Newark’s schools, long among the lowest-performing in the state, have become a flashpoint in the national battle over how to reform and improve public schools. In 2010, they received a massive $100 million gift from Facebook founder Mark Zuckerberg to finance an ambitious turnaround plan dubbed “One Newark,” which Anderson was placed at the head of. The One Newark plan has attempted to radically reform Newark’s education system by closing or relocating failing schools, while also opening new charter schools and making big staff reshuffles.

Critics say One Newark is gutting traditional neighborhood schools and running roughshod over the interests of the community, while enriching consultants and for-profit educators.
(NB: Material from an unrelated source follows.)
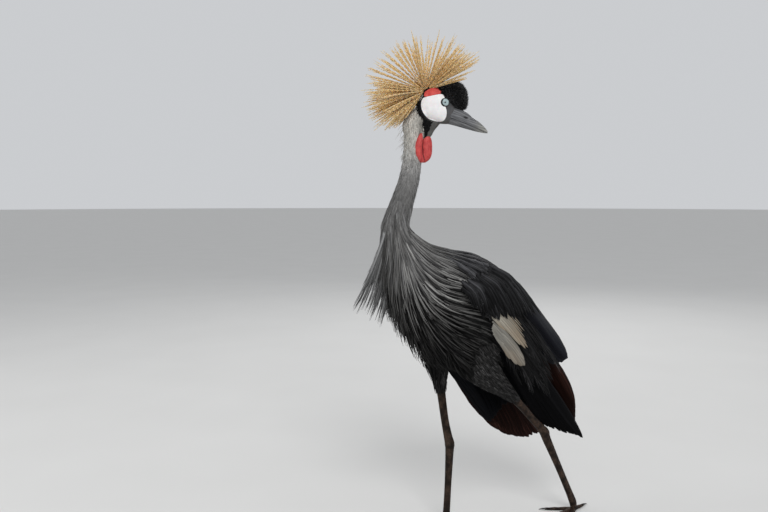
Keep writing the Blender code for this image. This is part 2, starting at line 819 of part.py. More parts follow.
def build_leg(side, rows, toe_in):
    name = "left" if side > 0 else "right"
    knee = (limb_way(rows["thigh"], 4.0) + limb_way(rows["shank"], 0.0)).normalized()
    hock = (limb_way(rows["shank"], 3.0) + limb_way(rows["tarsus"], 0.0)).normalized()
    down = Vector((0, 0, -1))
    thigh = limb(f"thigh_{name}", rows["thigh"], 7, 16, trim_end=GAP / 2, last_way=knee)
    body = trunk_length("body_room", TAIL_BASE, NECK_BASE, 11, GAP)
    cut(thigh, [body])
    shank = limb(f"shank_{name}", rows["shank"], 6, 12, GAP / 2, GAP / 2, knee, hock)
    tarsus = limb(f"tarsus_{name}", rows["tarsus"], 7, 12, GAP / 2, 0.0, hock, down)
    return [thigh, shank, tarsus, build_foot(side, rows["tarsus"][-1], toe_in)]


# ---- wings and tail --------------------------------------------------------------------------

# A folded wing lies in a gently hollow sheet along the flank, measured back from the wrist and
# up over the back. Its feathers are stacked in that sheet at even depths, so that none crosses.
TAIL_PAIRS = 4
TAIL_TIP = 0.495
WRIST = Vector((0.185, 0.0, 0.565))
BACK = Vector((-1, 0, -1)).normalized()
OVER = Vector((-1, 0, 1)).normalized()
DEPTH_STEP = 0.00145

# Feather groups from the outside in: count, then for the first and the last feather of the group
# the root (back, over) and the tip (back, over), half width, bluntness of the tip, step in depth.
LEFT_FEATHERS = (
    ("tertial", 4, (0.140, 0.078), (0.366, 0.104), (0.150, 0.022), (0.398, 0.076), 0.0205, 0.6, 0.0020, 2),
    ("secondary", 6, (0.175, 0.052), (0.430, 0.064), (0.175, 0.004), (0.499, 0.018), 0.0150, 0.5, 0.0016, 2),
    ("primary", 6, (0.190, 0.012), (0.553, -0.003), (0.190, -0.020), (0.440, -0.040), 0.0125, 0.1, 0.0014, 1),
)
RIGHT_FEATHERS = (
    ("tertial", 4, (0.140, 0.078), (0.362, 0.092), (0.150, 0.020), (0.398, 0.034), 0.0205, 0.6, 0.0020, 2),
    ("secondary", 7, (0.175, 0.040), (0.527, -0.050), (0.165, -0.058), (0.386, -0.137), 0.0190, 0.7, 0.0015, 2),
    ("primary", 5, (0.190, 0.030), (0.545, -0.010), (0.190, -0.010), (0.510, -0.040), 0.0125, 0.1, 0.0014, 1),
)
COVERTS = (
    ("covert", 3, (0.120, -0.010), (0.205, -0.020), (0.120, 0.030), (0.220, 0.042), 0.0150, 0.35),
    ("white_covert", 3, (0.135, -0.006), (0.256, -0.018), (0.135, 0.012), (0.235, 0.018), 0.0130, 0.45),
)
SCAPULAR_TIERS = (
    # root station, reach in stations, count, first and last angle, half width
    (6.95, 1.35, 4, 8, 78, 0.0100),
    (6.25, 1.45, 5, 7, 90, 0.0115),
    (5.55, 1.50, 5, 7, 90, 0.0130),
    (4.85, 1.55, 4, 7, 78, 0.0140),
    (4.15, 1.55, 4, 7, 62, 0.0140),
)
SHELL_START = 1.6
SHELL_END = 7.0
SHELL_LOW = 104.0
SHELL_HIGH = 3.0


def wing_point(side, back, over, height):
    """A point of a wing's sheet, height outwards from it."""
    hollow = mix(5.6, 2.2, smooth((back - 0.28) / 0.17))
    y = 0.093 - 0.020 * back - 0.085 * back * back - hollow * max(0.0, over) ** 2
    return WRIST + BACK * back + OVER * over + Vector((0, side * (y + height), 0))


def sheet_vane(name, side, root, tip, half_width, blunt, height, sag=0.006, lanes=1):
    """A flight feather in the wing's sheet, as a vane with like triangles on both faces."""
    shares = (0.0, 0.4, 0.75, 0.93, 1.0)
    widths = (0.5, 1.0, mix(0.72, 1.0, blunt), mix(0.30, 0.74, blunt), mix(0.06, 0.30, blunt))
    length = math.hypot(tip[0] - root[0], tip[1] - root[1])
    across = (-(tip[1] - root[1]) / length, (tip[0] - root[0]) / length)
    bm = bmesh.new()
    rows = []
    for t, w in zip(shares, widths):
        bow = sag * 4 * t * (1 - t)
        thick = mix(0.0009, 0.0006, t) / 2
        lines = [half_width * w * (2 * k / lanes - 1) + bow for k in range(lanes + 1)]
        b, o = mix(root[0], tip[0], t), mix(root[1], tip[1], t)
        top = [wing_point(side, b + across[0] * x, o + across[1] * x, height + thick) for x in lines]
        under = [wing_point(side, b + across[0] * x, o + across[1] * x, height - thick) for x in lines]
        rows.append(([bm.verts.new(p) for p in top], [bm.verts.new(p) for p in under]))
    for (top0, under0), (top1, under1) in zip(rows, rows[1:]):
        for k in range(lanes):
            bm.faces.new((top0[k], top0[k + 1], top1[k + 1]))
            bm.faces.new((top0[k], top1[k + 1], top1[k]))
            bm.faces.new((under0[k], under1[k + 1], under0[k + 1]))
            bm.faces.new((under0[k], under1[k], under1[k + 1]))
        bm.faces.new((top0[-1], under0[-1], under1[-1], top1[-1]))
        bm.faces.new((under0[0], top0[0], top1[0], under1[0]))
    for top, under in (rows[0], rows[-1]):
        bm.faces.new((*top, *reversed(under)))
    return finish_mesh(name, bm)


def wing_shell(name, side):
    """The folded arm against the body: a thick shell from inside the trunk to its outer skin."""
    stations = [mix(SHELL_START, SHELL_END, i / 6) for i in range(7)]
    angles = [mix(SHELL_HIGH, SHELL_LOW, k / 5) for k in range(6)]
    bm = bmesh.new()
    outer, inner = [], []
    for i, s in enumerate(stations):
        outer.append([])
        inner.append([])
        for k, angle in enumerate(angles):
            edge = min(i, len(stations) - 1 - i, k, len(angles) - 1 - k)
            thick = 0.0026 + 0.0050 * smooth(edge / 2)
            outer[-1].append(bm.verts.new(trunk_point(s, side * angle, thick)))
            inner[-1].append(bm.verts.new(trunk_point(s, side * angle, -0.004)))
    rows, columns = len(stations), len(angles)
    for i in range(rows - 1):
        for k in range(columns - 1):
            bm.faces.new((outer[i][k], outer[i][k + 1], outer[i + 1][k + 1], outer[i + 1][k]))
            bm.faces.new((inner[i][k], inner[i + 1][k], inner[i + 1][k + 1], inner[i][k + 1]))
    rim = [(i, 0) for i in range(rows)] + [(rows - 1, k) for k in range(1, columns)]
    rim += [(i, columns - 1) for i in range(rows - 2, -1, -1)] + [(0, k) for k in range(columns - 2, 0, -1)]
    for (i, k), (m, n) in zip(rim, rim[1:] + rim[:1]):
        bm.faces.new((outer[i][k], outer[m][n], inner[m][n], inner[i][k]))
    return finish_mesh(name, bm)


def feather_block(side, depth):
    """The hand of the wing, which holds the roots of all the flight feathers."""
    low = -0.036 if side > 0 else -0.070
    outline = (
        (0.085, -0.018),
        (0.145, mix(-0.018, low, 0.62)),
        (0.215, low),
        (0.240, -0.020),
        (0.245, 0.020),
        (0.225, 0.052),
        (0.170, 0.062),
        (0.100, 0.040),
    )
    centre = (0.165, 0.010)
    rings = []
    for height, size in ((-depth, 0.86), (-depth + 0.006, 1.0), (-0.0035, 1.0), (0.0008, 0.84)):
        ring = []
        for b, o in outline:
            ring.append(wing_point(side, mix(centre[0], b, size), mix(centre[1], o, size), height))
        rings.append(ring)
    return loft("feather_block", rings)


def leg_room(name, leg):
    """The space of a thigh with the gap round it, to be kept free of feathers."""
    knee = (limb_way(leg["thigh"], 4.0) + limb_way(leg["shank"], 0.0)).normalized()
    grown = [(x, y, z, depth + GAP, width + GAP) for x, y, z, depth, width in leg["thigh"]]
    return limb(name, grown, 7, 16, last_way=knee)


def build_wing(side, rng):
    name = "left" if side > 0 else "right"
    wing = wing_shell(f"wing_{name}", side)
    pieces = []
    depth = 0.0
    groups = LEFT_FEATHERS if side > 0 else RIGHT_FEATHERS
    for label, count, root0, tip0, root1, tip1, half, blunt, step, lanes in groups:
        for k in range(count):
            t = k / (count - 1)
            root = (mix(root0[0], root1[0], t), mix(root0[1], root1[1], t))
            tip = (mix(tip0[0], tip1[0], t), mix(tip0[1], tip1[1], t))
            depth += step
            width = half * rng.uniform(0.95, 1.05)
            pieces.append(sheet_vane(f"{label}_{k}", side, root, tip, width, blunt, -depth, lanes=lanes))
    pieces.append(feather_block(side, depth + 0.004))
    for label, count, root0, tip0, root1, tip1, half, blunt in COVERTS:
        for k in range(count):
            t = k / (count - 1)
            root = (mix(root0[0], root1[0], t), mix(root0[1], root1[1], t))
            tip = (mix(tip0[0], tip1[0], t), mix(tip0[1], tip1[1], t))
            height = 0.0002 + 0.0016 * (k % 2) + (0.0034 if label == "covert" else 0.0)
            pieces.append(sheet_vane(f"{label}_{k}", side, root, tip, half, blunt, height, 0.003))
    for tier, (root, reach, count, first, last, half) in enumerate(SCAPULAR_TIERS):
        for k in range(count):
            angle = mix(first, last, (k + (0.5 if tier % 2 else 0.3)) / count) * side
            reach_now = reach * rng.uniform(0.9, 1.1)
            drift = side * rng.uniform(-2.0, 2.0)
            path = [
                (root - reach_now * t, angle + drift * t, 0.0040 + 0.0072 * t) for t in (0.0, 0.35, 0.72, 1.0)
            ]
            widths = [half * w for w in (0.55, 1.0, 0.86, 0.22)]
            pieces.append(
                surface_vane(f"scapular_{tier}_{k}", path, widths, (0.001, 0.001, 0.0008, 0.0006), -6.5 * side)
            )
    fuse(wing, pieces)
    body = trunk_length("body_room", TAIL_BASE, NECK_BASE, 11, GAP)
    rump = trunk_length("rump_room", 0.0, TAIL_BASE, 3, GAP)
    legs = LEFT_LEG if side > 0 else RIGHT_LEG
    return cut(wing, [body, rump, leg_room("thigh_room", legs)])


def build_tail(rng):
    """The short tail, black vanes in a closed fan on the end of the body."""
    tail = trunk_length("tail", 0.0, TAIL_BASE - station_gap(TAIL_BASE), 3)
    pieces = []
    for k in range(TAIL_PAIRS):
        for side in (-1, 1):
            depth = 0.0014 * (2 * k + (side > 0))
            spread = side * (k + 0.5)
            y0, y1 = 0.0010 * spread, 0.0024 * spread
            centres, sides, normals = [], [], []
            for t in (0.0, 0.5, 0.88, 1.0):
                back = mix(0.395, TAIL_TIP - 0.006 * k, t)
                over = 0.010 - depth - 0.040 * t * t
                centres.append(WRIST + BACK * back + OVER * over + Vector((0, mix(y0, y1, t), 0)))
                sides.append(Vector((0, 1, 0)))
                normals.append(OVER)
            widths = [0.013 * w for w in (0.5, 1.0, 0.85, 0.35)]
            pieces.append(blade(f"tail_feather_{k}_{side}", centres, sides, normals, widths, [0.0007] * 4))
    return fuse(tail, pieces)


# ---- the whole bird --------------------------------------------------------------------------

COLOURS = {
    "torso": ((0.12, 0.12, 0.125), 0.85),
    "neck": ((0.42, 0.42, 0.40), 0.85),
    "head": ((0.80, 0.80, 0.78), 0.6),
    "forehead": ((0.012, 0.012, 0.014), 0.95),
    "bill": ((0.10, 0.10, 0.105), 0.45),
    "eye": ((0.50, 0.62, 0.66), 0.1),
    "wattle": ((0.62, 0.06, 0.05), 0.5),
    "crest": ((0.62, 0.43, 0.20), 0.7),
    "wing": ((0.06, 0.06, 0.068), 0.7),
    "tail": ((0.02, 0.02, 0.022), 0.7),
    "thigh": ((0.10, 0.10, 0.105), 0.85),
    "shank": ((0.055, 0.052, 0.055), 0.6),
    "tarsus": ((0.055, 0.052, 0.055), 0.6),
    "foot": ((0.05, 0.047, 0.05), 0.6),
}


def centre_over_floor(nodes):
    """Puts the middle of the model's box over the origin, with the soles at height 0."""
    points = [v.co for node in nodes for v in node.data.vertices]
    low = [min(p[i] for p in points) for i in range(3)]
    high = [max(p[i] for p in points) for i in range(3)]
    shift = Vector((-(low[0] + high[0]) / 2, -(low[1] + high[1]) / 2, -low[2]))
    for node in nodes:
        node.data.transform(Matrix.Translation(shift))


def main():
    for obj in list(bpy.data.objects):
        bpy.data.objects.remove(obj)
    rng = random.Random(SEED)
    nodes = [build_torso(rng), *build_neck(), build_head(), *build_eyes(), *build_bill()]
    nodes += [build_cushion(), build_crest(rng), build_wattle()]
    nodes += build_leg(1, LEFT_LEG, 4.0)
    nodes += build_leg(-1, RIGHT_LEG, -2.0)
    nodes += [build_wing(1, rng), build_wing(-1, rng), build_tail(rng)]
    centre_over_floor(nodes)
    crane = bpy.data.collections.new("grey_crowned_crane")
    bpy.context.scene.collection.children.link(crane)
    for node in nodes:
        bpy.context.scene.collection.objects.unlink(node)
        crane.objects.link(node)
        colour, roughness = COLOURS[node.name.split("_")[0]]
        paint(node, colour, roughness)


main()
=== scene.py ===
import math

import bmesh
import bpy
import numpy as np
from mathutils import Matrix, Vector
from mathutils.bvhtree import BVHTree


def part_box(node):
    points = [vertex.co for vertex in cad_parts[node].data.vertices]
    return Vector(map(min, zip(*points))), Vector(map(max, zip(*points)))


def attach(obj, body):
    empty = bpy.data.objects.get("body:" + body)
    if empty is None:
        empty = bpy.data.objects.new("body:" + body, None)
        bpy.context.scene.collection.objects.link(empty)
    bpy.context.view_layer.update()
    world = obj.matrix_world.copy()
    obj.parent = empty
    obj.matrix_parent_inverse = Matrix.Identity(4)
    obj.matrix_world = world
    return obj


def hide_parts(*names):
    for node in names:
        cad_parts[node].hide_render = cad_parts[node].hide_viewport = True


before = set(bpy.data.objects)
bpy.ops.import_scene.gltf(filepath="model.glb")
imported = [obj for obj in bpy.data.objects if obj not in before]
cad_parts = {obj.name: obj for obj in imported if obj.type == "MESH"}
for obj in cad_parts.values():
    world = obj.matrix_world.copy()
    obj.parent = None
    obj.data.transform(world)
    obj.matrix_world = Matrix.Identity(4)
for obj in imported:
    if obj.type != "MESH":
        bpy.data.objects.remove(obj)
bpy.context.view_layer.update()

# ---- The stand -------------------------------------------------------------------------------
# The crane stands on a museum floor with its soles flat on it. Everything below is measured in the
# bird's own frame: +X the way the body faces, +Y its left, +Z up, and the point midway between the
# eyes is the anchor, which the two packed eyeballs give.

EYE_POINT = np.array((0.1806, 0.0337, 0.9015))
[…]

“When you aren’t using money to improve schools, you end up spending money on friends that own education consulting outfits,” Abeigon said. “[Anderson] has $37 million in consulting fees.”

Defenders of One Newark and state control of the city’s schools point out that it was the district’s own failures that led to the state’s takeover, but Abeigon said that explanation no longer holds water.

“The state has been here for 20-plus years, so each time they say ‘Well, the schools weren’t performing all that better before, which before were they talking about?'” he said.

It’s unclear what Anderson plans to do if the protesters continue to remain defiant. The district has allowed the students to receive food from outside, though supporters have complained that the food has been needlessly held up for hours in an effort to make the students uncomfortable and “starve” them out.

In addition, the district has also been sending letters to the students’ parents asking that they pick up their children and return them to school.

Abeigon said that if the students end up being forcibly removed from the building, it could spark wider protests in the city. Even a strike, though unlikely, isn’t beyond the realm of impossibility, he said. While New Jersey law prohibits public school teachers from striking, “that doesn’t mean we wouldn’t do it.”